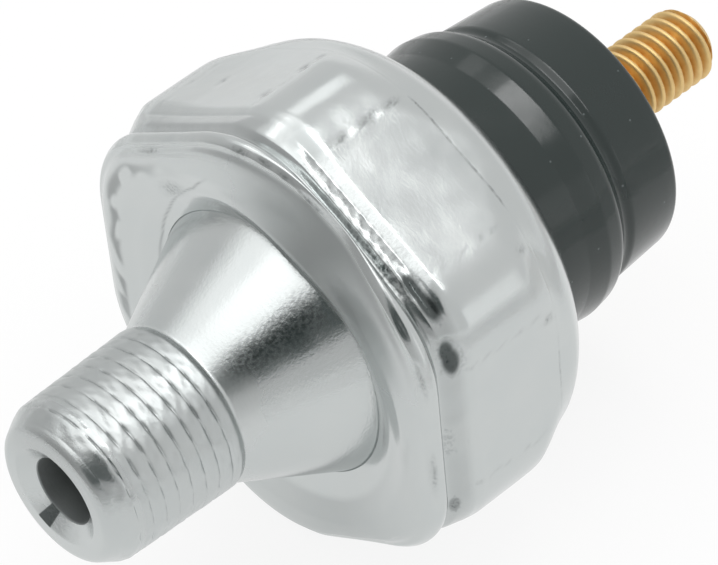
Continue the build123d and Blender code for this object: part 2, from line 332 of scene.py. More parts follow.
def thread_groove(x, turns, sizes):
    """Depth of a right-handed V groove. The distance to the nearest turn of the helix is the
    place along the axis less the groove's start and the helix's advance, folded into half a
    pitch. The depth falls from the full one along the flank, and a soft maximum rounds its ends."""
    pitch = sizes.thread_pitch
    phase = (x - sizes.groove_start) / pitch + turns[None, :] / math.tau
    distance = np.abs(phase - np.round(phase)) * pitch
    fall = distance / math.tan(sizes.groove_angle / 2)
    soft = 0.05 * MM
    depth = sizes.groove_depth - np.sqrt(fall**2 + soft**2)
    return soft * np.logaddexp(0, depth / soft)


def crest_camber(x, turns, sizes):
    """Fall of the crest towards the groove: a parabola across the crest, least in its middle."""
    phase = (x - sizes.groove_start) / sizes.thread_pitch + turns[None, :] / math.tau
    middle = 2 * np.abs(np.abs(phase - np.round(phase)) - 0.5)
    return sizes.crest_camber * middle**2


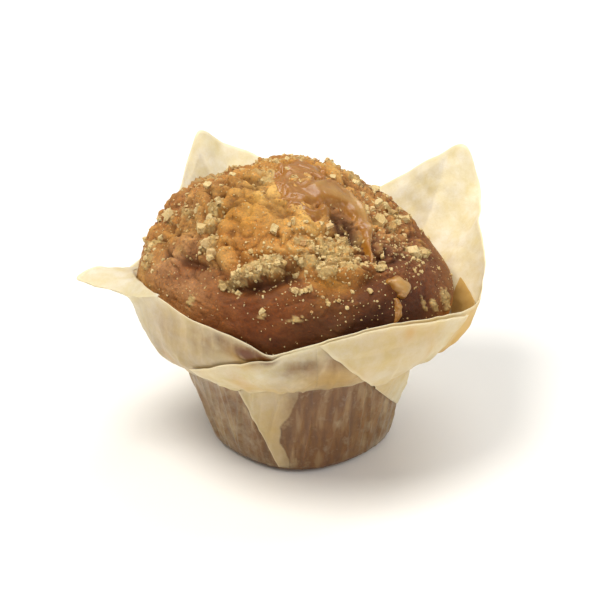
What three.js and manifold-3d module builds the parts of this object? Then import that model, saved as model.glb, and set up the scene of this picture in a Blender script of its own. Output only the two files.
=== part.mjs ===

+ + + +

#### [What is asked]
Starting with the line that contains "What three.js and", print each line through the last one in the listing. Include both end lines and add nothing.

#### [Answer to this exercise]
What three.js and manifold-3d module builds the parts of this object? Then import that model, saved as model.glb, and set up the scene of this picture in a Blender script of its own. Output only the two files.
=== part.mjs ===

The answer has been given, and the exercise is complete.